A proposal from Rice Business to

Dacia, Lanham and the Napier Family
 

 

The Future of Business at Rice

This is a defining moment for Rice Business. We’re building the future of business education at Rice, and we want to do it with the Napier name at the foundation. You’ve already made a meaningful impact through the Napier Rice Launch Challenge, which continues to inspire and elevate student ventures year after year. Now, with the construction of the new 112,000-square-foot building that will anchor the next 50 years of growth at Rice Business, we see a once-in-a-generation opportunity to honor your father and his legacy in a way that reflects both where we came from and where we’re going.

Al Napier didn’t just teach business. He shaped it.
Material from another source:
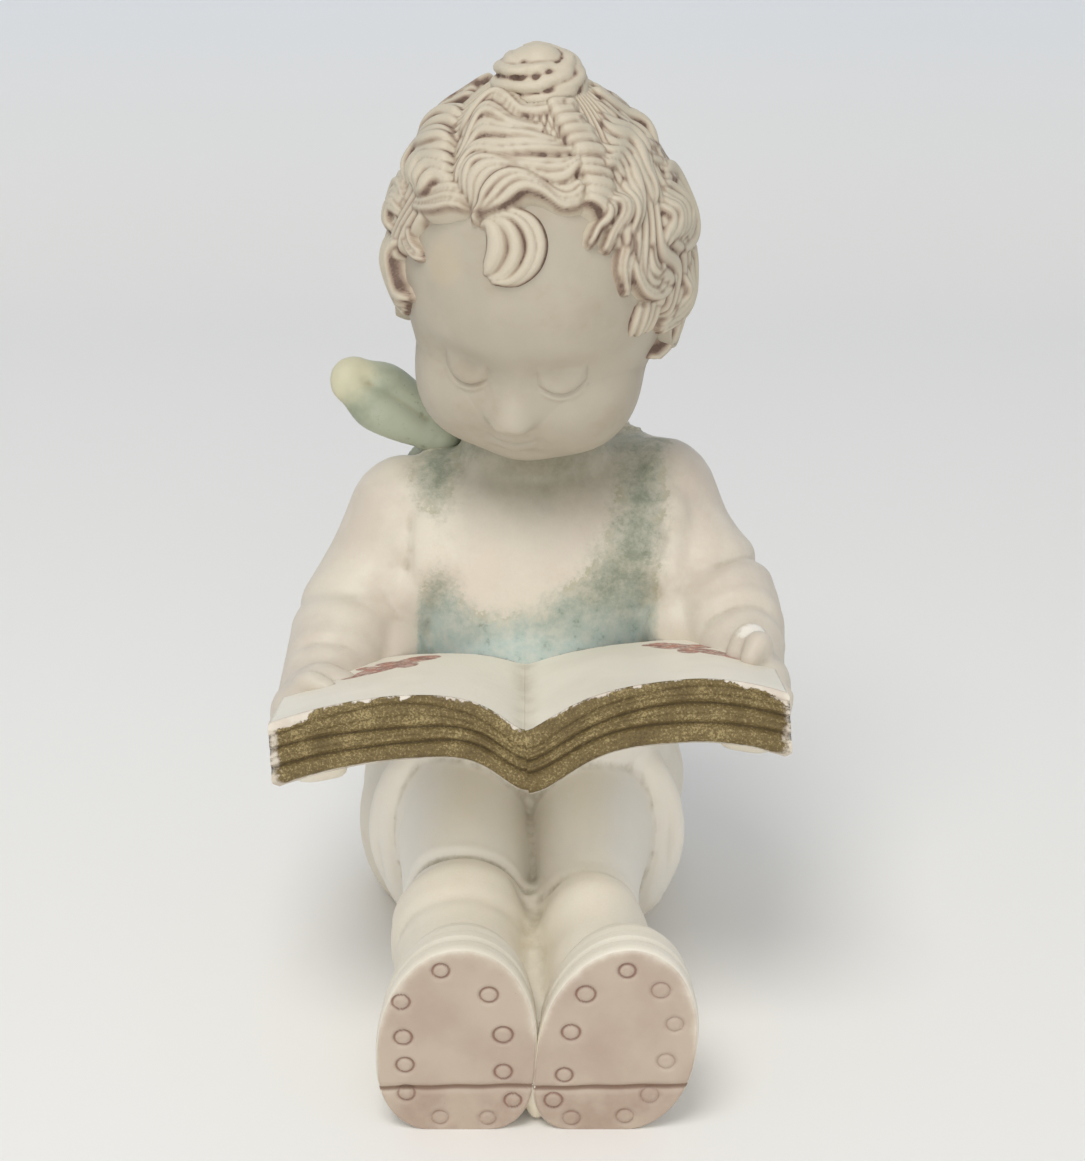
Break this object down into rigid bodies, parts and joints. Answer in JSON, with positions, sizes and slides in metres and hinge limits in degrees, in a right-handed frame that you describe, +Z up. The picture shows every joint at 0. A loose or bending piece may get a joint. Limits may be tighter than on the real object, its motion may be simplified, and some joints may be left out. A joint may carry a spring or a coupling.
{
  "type": "figurine",
  "caption": "Cast resin figurine of a seated child with curly hair reading an open book, legs stretched out in front, ground flat beneath to sit on a shelf",
  "frame": {"origin": "centre of the flat ground patch under the seat, on the surface that the figurine sits on", "axes": "+Z up, the child faces -Y, +X is the child's left hand, on the right of a viewer in front"},
  "size_m": [0.0765, 0.1031, 0.1406],
  "materials": {
    "cast_resin": "matte cold-cast resin with stone dust, painted and rubbed"
  },
  "bodies": {
    "root": {"reading_child": "cast_resin"}
  },
  "joints": []
}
Alongside Ed Williams, he sparked a culture of entrepreneurship that put Rice on the map and lit a fire in generations of students. You know this better than anyone. And now, with Lanham serving on the Dean’s Board of Advisors and newly appointed to the Rice University Board of Trustees, your family continues to shape the direction of this institution.
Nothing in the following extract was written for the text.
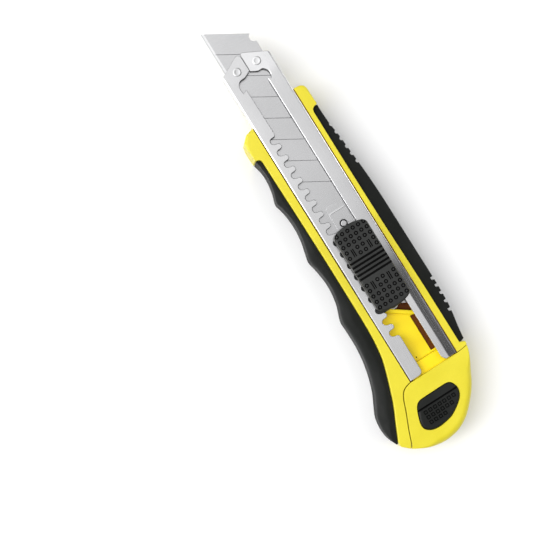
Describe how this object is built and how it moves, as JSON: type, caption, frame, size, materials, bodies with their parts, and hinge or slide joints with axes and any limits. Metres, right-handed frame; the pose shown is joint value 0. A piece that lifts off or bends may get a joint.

It just makes sense to name the new home for Rice Business in honor of the two men who made our entrepreneurial foundation possible: Al Napier and Ed Williams. 
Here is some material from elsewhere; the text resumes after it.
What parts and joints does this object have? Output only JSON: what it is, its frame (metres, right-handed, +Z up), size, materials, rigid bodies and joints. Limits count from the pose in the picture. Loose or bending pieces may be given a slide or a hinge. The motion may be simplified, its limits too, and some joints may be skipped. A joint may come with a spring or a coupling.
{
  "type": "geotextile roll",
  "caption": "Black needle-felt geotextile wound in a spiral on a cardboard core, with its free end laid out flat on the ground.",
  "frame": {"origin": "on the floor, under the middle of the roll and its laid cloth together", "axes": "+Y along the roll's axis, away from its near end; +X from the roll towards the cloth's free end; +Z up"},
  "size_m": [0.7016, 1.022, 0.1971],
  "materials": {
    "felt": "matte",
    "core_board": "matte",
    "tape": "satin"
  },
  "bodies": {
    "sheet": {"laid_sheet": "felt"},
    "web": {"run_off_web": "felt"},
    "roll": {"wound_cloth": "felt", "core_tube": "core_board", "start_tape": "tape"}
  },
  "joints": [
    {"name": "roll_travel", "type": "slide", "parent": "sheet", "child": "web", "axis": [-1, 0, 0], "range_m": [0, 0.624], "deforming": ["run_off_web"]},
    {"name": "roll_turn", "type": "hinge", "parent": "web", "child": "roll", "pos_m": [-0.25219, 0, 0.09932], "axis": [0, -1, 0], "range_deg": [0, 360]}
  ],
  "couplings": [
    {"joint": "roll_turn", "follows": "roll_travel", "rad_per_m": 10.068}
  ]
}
We are honored to present this proposal to you and hope you’ll consider it a starting point for a broader conversation. 
 

 

Why This, Why Now

Rice Business is in a moment of extraordinary momentum. In just a few years, we’ve launched five new degree programs, doubled our enrollment, and earned the No. 1 national ranking in graduate entrepreneurship for six consecutive years running.

Last fall, we announced the creation of the Virani Undergraduate School of Business — a transformative step that opened Rice’s world-class business education to a new generation of leaders. These students — innovators and future founders — are looking for a business school that is global, ethical, forward-looking and inclusive.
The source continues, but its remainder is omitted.